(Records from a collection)
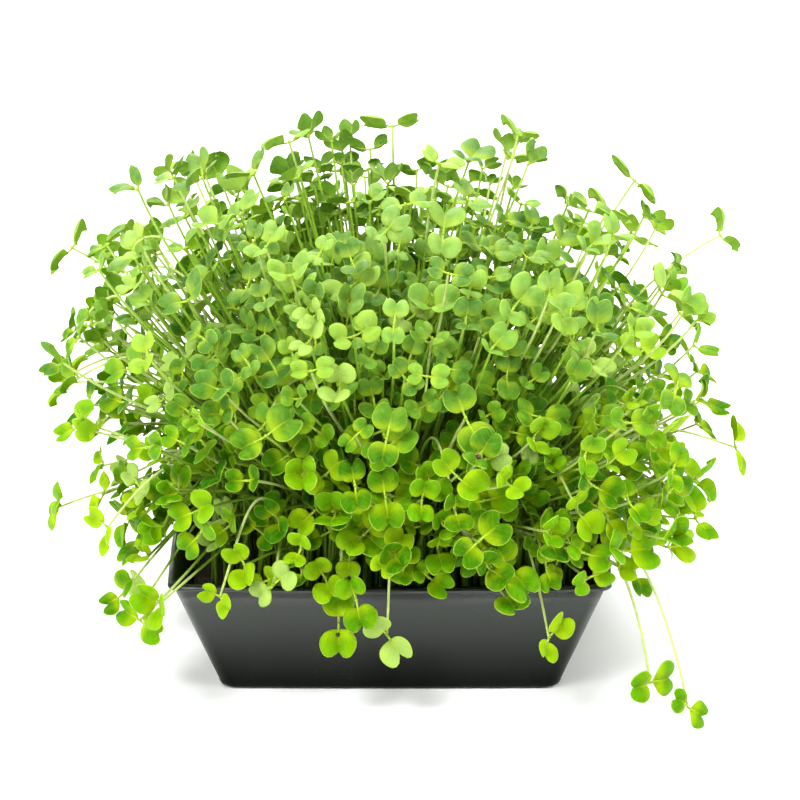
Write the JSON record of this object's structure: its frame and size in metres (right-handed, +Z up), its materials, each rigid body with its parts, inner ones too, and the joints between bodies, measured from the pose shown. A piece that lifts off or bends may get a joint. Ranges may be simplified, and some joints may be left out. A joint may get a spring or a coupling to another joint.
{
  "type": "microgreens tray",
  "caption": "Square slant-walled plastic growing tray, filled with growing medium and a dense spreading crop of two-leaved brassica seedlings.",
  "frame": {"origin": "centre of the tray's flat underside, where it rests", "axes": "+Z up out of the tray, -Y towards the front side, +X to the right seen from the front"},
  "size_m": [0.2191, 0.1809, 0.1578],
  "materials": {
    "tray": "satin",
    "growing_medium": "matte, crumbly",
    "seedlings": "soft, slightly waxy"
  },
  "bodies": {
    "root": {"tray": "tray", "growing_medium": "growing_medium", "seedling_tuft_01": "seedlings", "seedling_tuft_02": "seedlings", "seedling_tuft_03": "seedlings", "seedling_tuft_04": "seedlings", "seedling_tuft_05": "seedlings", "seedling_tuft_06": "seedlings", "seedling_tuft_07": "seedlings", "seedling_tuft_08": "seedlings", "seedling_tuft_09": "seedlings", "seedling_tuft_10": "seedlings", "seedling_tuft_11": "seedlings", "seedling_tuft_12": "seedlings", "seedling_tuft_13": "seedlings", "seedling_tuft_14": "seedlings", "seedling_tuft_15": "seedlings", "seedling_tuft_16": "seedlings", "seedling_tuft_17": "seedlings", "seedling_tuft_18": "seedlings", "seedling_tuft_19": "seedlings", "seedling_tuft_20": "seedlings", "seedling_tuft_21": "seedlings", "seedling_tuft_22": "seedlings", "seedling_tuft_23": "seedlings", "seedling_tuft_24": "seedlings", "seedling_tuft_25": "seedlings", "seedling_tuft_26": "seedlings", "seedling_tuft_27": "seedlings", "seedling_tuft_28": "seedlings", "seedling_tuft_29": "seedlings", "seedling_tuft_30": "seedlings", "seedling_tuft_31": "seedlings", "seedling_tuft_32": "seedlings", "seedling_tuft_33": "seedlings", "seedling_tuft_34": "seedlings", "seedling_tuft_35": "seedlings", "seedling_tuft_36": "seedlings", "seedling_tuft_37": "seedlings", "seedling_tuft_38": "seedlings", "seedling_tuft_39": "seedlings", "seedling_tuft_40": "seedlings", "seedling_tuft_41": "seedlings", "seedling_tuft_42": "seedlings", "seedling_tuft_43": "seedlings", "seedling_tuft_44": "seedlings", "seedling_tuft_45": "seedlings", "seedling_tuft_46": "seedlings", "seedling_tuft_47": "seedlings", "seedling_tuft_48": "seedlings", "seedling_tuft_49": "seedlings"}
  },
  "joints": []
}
--
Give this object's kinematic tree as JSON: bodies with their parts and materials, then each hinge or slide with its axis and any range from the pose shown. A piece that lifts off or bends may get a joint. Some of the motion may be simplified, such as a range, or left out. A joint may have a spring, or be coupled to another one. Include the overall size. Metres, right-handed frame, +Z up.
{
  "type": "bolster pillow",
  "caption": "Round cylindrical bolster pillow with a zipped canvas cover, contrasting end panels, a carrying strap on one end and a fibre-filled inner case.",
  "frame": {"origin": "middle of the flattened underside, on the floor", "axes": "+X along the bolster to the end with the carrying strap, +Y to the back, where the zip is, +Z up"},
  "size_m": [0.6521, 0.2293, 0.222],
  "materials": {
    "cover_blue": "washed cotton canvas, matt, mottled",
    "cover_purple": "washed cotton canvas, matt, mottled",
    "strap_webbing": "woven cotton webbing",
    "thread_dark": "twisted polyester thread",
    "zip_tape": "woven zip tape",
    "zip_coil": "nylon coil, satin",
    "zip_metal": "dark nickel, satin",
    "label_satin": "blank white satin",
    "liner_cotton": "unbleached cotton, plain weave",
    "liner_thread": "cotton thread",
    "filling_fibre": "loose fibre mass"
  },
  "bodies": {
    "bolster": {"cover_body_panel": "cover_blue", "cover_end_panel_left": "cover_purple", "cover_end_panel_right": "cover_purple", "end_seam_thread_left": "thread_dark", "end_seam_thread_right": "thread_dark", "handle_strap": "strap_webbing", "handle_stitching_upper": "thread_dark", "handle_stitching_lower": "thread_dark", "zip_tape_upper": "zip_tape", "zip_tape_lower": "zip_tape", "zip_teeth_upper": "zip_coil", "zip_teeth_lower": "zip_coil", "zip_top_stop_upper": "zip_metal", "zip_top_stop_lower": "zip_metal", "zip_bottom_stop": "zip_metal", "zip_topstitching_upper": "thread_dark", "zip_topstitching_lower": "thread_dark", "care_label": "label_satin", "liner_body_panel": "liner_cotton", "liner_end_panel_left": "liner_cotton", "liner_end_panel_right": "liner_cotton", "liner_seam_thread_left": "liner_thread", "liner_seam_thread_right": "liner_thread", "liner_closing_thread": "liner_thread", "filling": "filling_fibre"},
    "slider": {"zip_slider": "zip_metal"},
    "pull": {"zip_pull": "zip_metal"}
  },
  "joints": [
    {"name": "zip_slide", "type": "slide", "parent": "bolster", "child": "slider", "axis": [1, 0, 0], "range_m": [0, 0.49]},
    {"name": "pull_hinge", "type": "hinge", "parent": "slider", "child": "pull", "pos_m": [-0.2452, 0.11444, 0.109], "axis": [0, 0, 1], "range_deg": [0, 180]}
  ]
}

- [PROBLEM DETAILS]:
Go through the listing above and list every line that has the word "this".

- [TASK OUTPUT]:
Write the JSON record of this object's structure: its frame and size in metres (right-handed, +Z up), its materials, each rigid body with its parts, inner ones too, and the joints between bodies, measured from the pose shown. A piece that lifts off or bends may get a joint. Ranges may be simplified, and some joints may be left out. A joint may get a spring or a coupling to another joint.
Give this object's kinematic tree as JSON: bodies with their parts and materials, then each hinge or slide with its axis and any range from the pose shown. A piece that lifts off or bends may get a joint. Some of the motion may be simplified, such as a range, or left out. A joint may have a spring, or be coupled to another one. Include the overall size. Metres, right-handed frame, +Z up.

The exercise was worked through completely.